I also found an old thread discussing 3DO Doom development and why it was a failure. Took place in 1996: https://groups.google.com/forum/m/#!topic/rec.games.video.3do/gYZzvG2scUo

I wonder if any of these people are active on Doomworld!

If you can port the new levels AND the new monsters/items to EX, please do! I'd love to play through Outcast Levels and face the grenade-launching Arachnotron and Nightmare Cacodemon in EX.

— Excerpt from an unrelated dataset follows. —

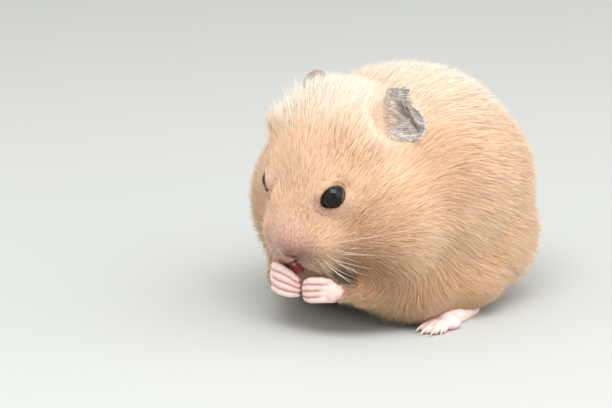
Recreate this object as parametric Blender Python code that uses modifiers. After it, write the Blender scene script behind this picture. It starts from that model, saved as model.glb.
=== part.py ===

I searched around a bit for a place where you might be able to get the hi-res weapon pack. The thing to remember is that it was originally created by Hellbound Hillbilly, who made a 1.0 and 2.0 version, and then improved upon by Pimpuigi. If I remember right, Pimpuigi called his polished version 2.0 as well. I found this link, and I think it's the right one: http://narod.yandex.ru/disk/12131021001/Doom64-Hi-Res-Pack-2_0.rar.html

There's also a link in the following thread (I'm linking to the thread so you can look at the pictures) to a mod called "Absolution Upscaled", which seems to work on different elements of the game--textures and maybe a few sprites. I managed to talk the creator into uploading what he had finished so far, since he may never finish it. http://dcemulation.org/phpBB/viewtopic.php?f=26&t=99589

Except...it looks like the pics are down. Crap. Sorry.